• [WORK TO BE COMPLETED]:
Exact reproduction is required for all entries.

▬▬▬▬▬▬▬▬▬▬

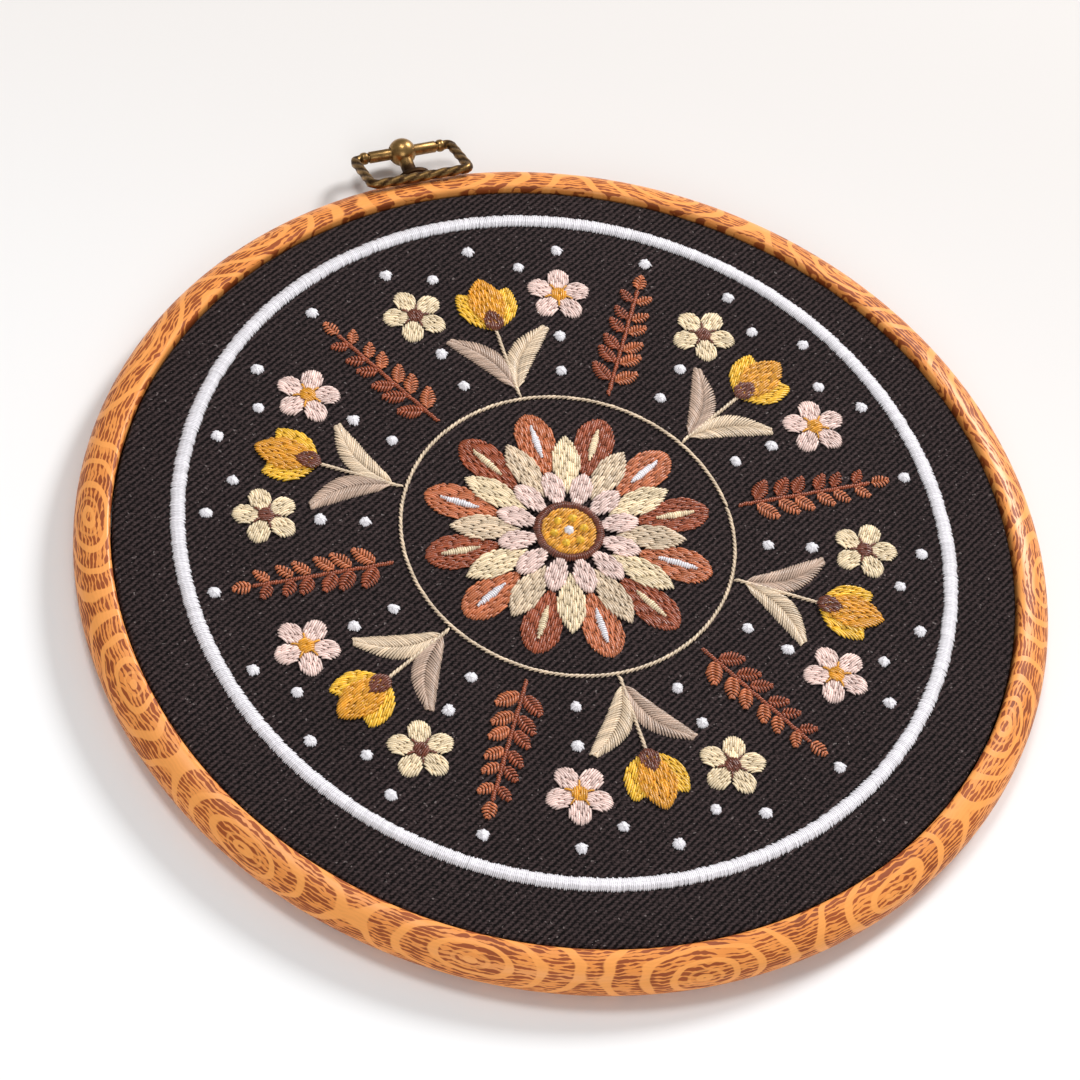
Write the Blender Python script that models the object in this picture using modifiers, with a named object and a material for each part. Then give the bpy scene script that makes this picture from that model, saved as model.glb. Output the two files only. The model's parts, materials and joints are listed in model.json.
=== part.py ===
"""Hoop embroidery art: a disc of cloth stretched in a two-part hoop, with a swinging hanger.

Metres. The hoop lies on its back: +Z is its face and z = 0 is the surface under it.
+Y points to the hanger, and the origin is under the middle of the whole object.
"""

from math import cos, hypot, pi, radians, sin

import bmesh
import bpy
from mathutils import Matrix

MM = 0.001
GAP = 0.3 * MM  # between pieces that touch

# The outer ring: a soft vinyl ring with a D section, flat on its back
OPENING_RADIUS = 76.2 * MM  # a six-inch hoop
RING_WIDTH = 5.9 * MM
RING_HALF_DEPTH = 4.1 * MM
RING_MIDDLE = 4.0 * MM  # height of the section's middle; the rest is the flat back
LIP_RADIUS = 0.8 * MM
LIP_STEPS = 3
RING_CREST = radians(80)  # where the lip meets the rounded outer side
BACK_MARGIN = 0.05 * MM  # the rounded side stops this far above the flat back
RING_STEPS = 96
SECTION_STEPS = 15

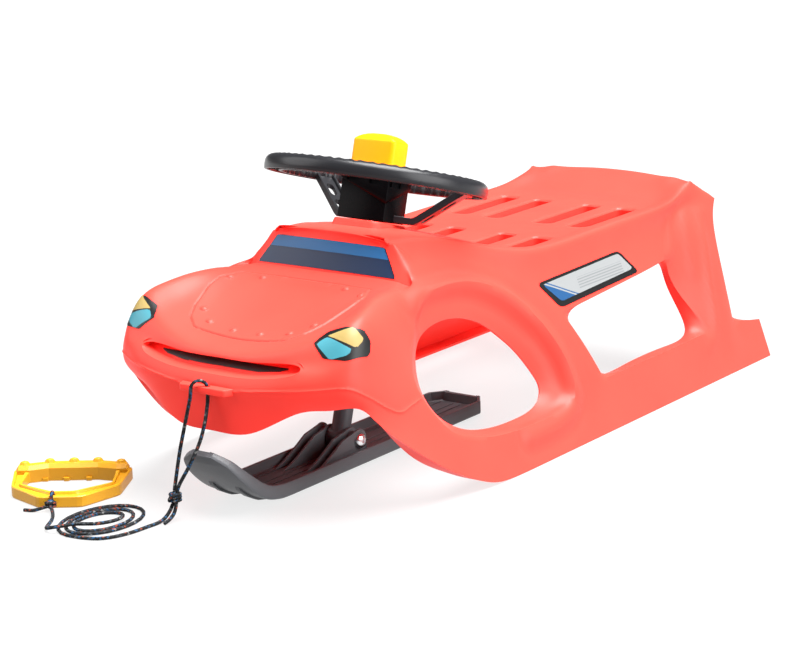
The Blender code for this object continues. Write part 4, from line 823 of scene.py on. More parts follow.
def fit_cage(cage, rounds, furthest=0.010):
    """Moves the cage, by no more than the furthest, so that the smoothed surface meets its first points."""
    wanted = [v.co.copy() for v in cage.data.vertices]
    for _ in range(rounds):
        bpy.context.view_layer.update()
        smooth = cage.evaluated_get(bpy.context.evaluated_depsgraph_get()).to_mesh()
        reached = [smooth.vertices[i].co.copy() for i in range(len(wanted))]
        for v, goal, now in zip(cage.data.vertices, wanted, reached):
            move = v.co + goal - now - goal
            v.co = goal + move * min(1.0, furthest / max(move.length, 1e-9))
            v.co.x = min(max(v.co.x, 0.0), FLOOR_HALF_WIDTH)
            v.co.y = min(v.co.y, HALF_LENGTH)
            v.co.z = max(v.co.z, 0.0)
        cage.data.update()


def mirrored(point):
    return Vector((-point[0], point[1], point[2]))


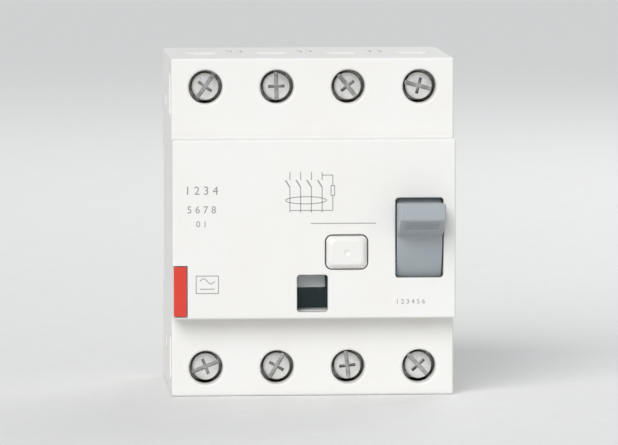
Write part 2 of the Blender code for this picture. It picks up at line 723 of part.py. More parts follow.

▬▬▬▬▬▬▬▬▬▬

• [COMPLETE OUTPUT]:
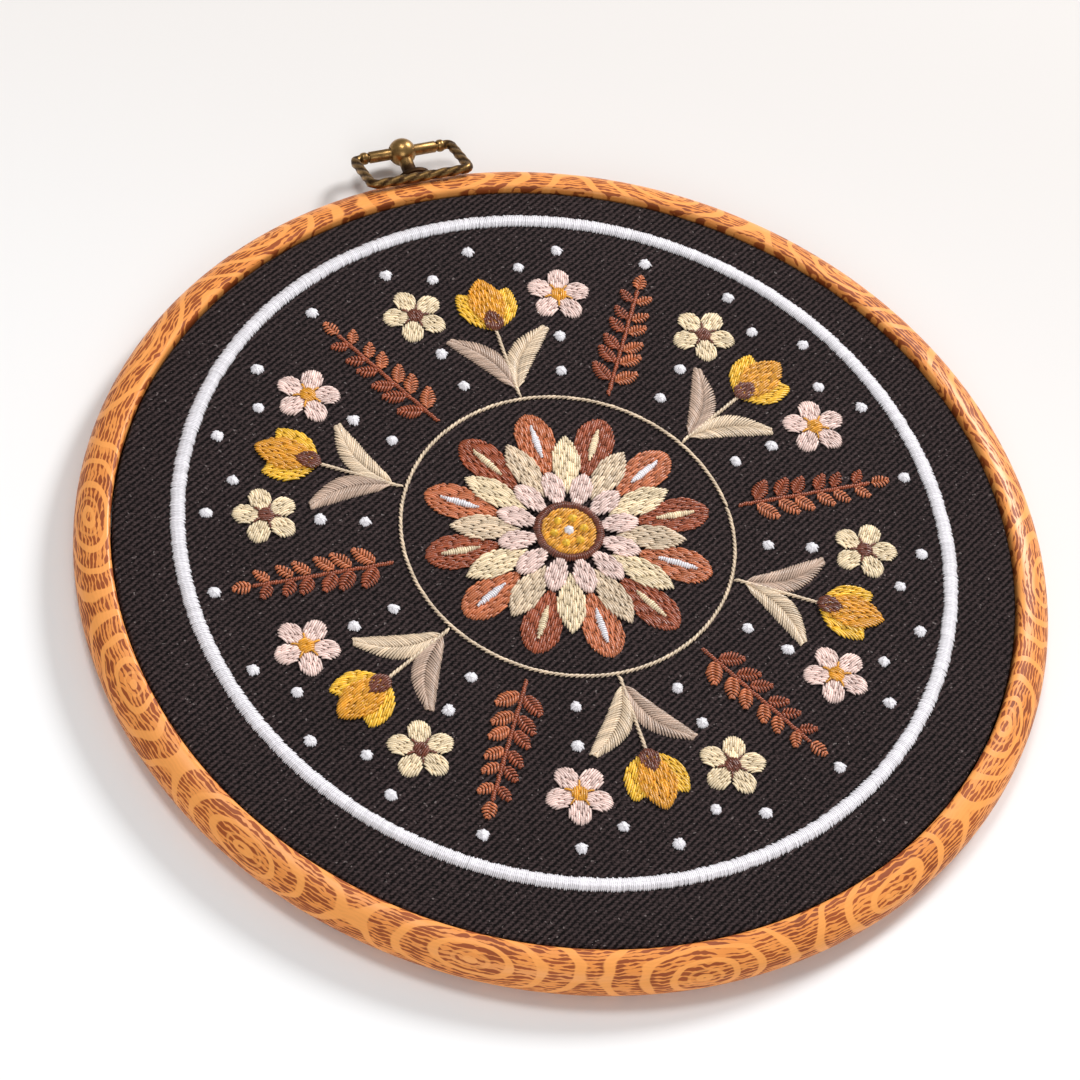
Write the Blender Python script that models the object in this picture using modifiers, with a named object and a material for each part. Then give the bpy scene script that makes this picture from that model, saved as model.glb. Output the two files only. The model's parts, materials and joints are listed in model.json.
=== part.py ===
"""Hoop embroidery art: a disc of cloth stretched in a two-part hoop, with a swinging hanger.

Metres. The hoop lies on its back: +Z is its face and z = 0 is the surface under it.
+Y points to the hanger, and the origin is under the middle of the whole object.
"""

from math import cos, hypot, pi, radians, sin

import bmesh
import bpy
from mathutils import Matrix

MM = 0.001
GAP = 0.3 * MM  # between pieces that touch

# The outer ring: a soft vinyl ring with a D section, flat on its back
OPENING_RADIUS = 76.2 * MM  # a six-inch hoop
RING_WIDTH = 5.9 * MM
RING_HALF_DEPTH = 4.1 * MM
RING_MIDDLE = 4.0 * MM  # height of the section's middle; the rest is the flat back
LIP_RADIUS = 0.8 * MM
LIP_STEPS = 3
RING_CREST = radians(80)  # where the lip meets the rounded outer side
BACK_MARGIN = 0.05 * MM  # the rounded side stops this far above the flat back
RING_STEPS = 96
SECTION_STEPS = 15

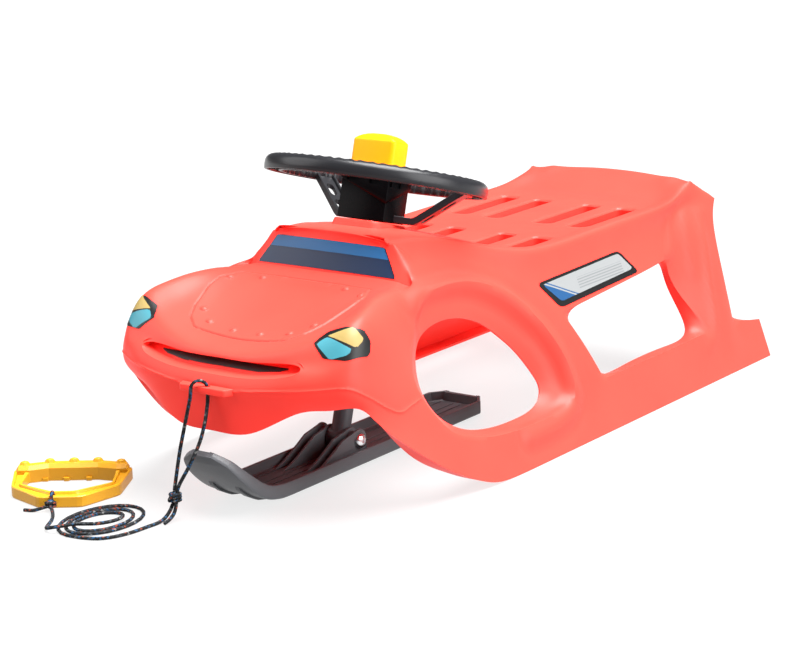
The Blender code for this object continues. Write part 4, from line 823 of scene.py on. More parts follow.
def fit_cage(cage, rounds, furthest=0.010):
    """Moves the cage, by no more than the furthest, so that the smoothed surface meets its first points."""
    wanted = [v.co.copy() for v in cage.data.vertices]
    for _ in range(rounds):
        bpy.context.view_layer.update()
        smooth = cage.evaluated_get(bpy.context.evaluated_depsgraph_get()).to_mesh()
        reached = [smooth.vertices[i].co.copy() for i in range(len(wanted))]
        for v, goal, now in zip(cage.data.vertices, wanted, reached):
            move = v.co + goal - now - goal
            v.co = goal + move * min(1.0, furthest / max(move.length, 1e-9))
            v.co.x = min(max(v.co.x, 0.0), FLOOR_HALF_WIDTH)
            v.co.y = min(v.co.y, HALF_LENGTH)
            v.co.z = max(v.co.z, 0.0)
        cage.data.update()


def mirrored(point):
    return Vector((-point[0], point[1], point[2]))


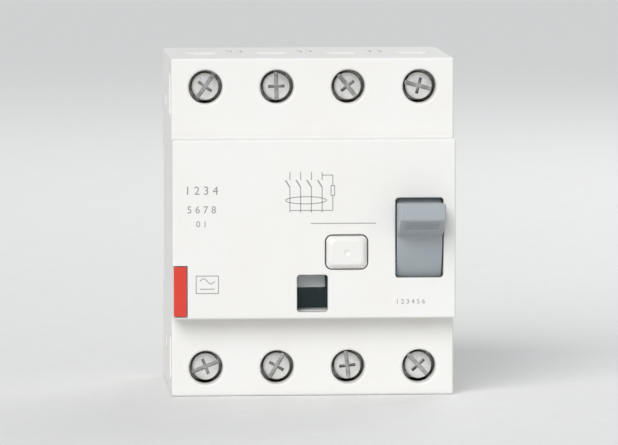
Write part 2 of the Blender code for this picture. It picks up at line 723 of part.py. More parts follow.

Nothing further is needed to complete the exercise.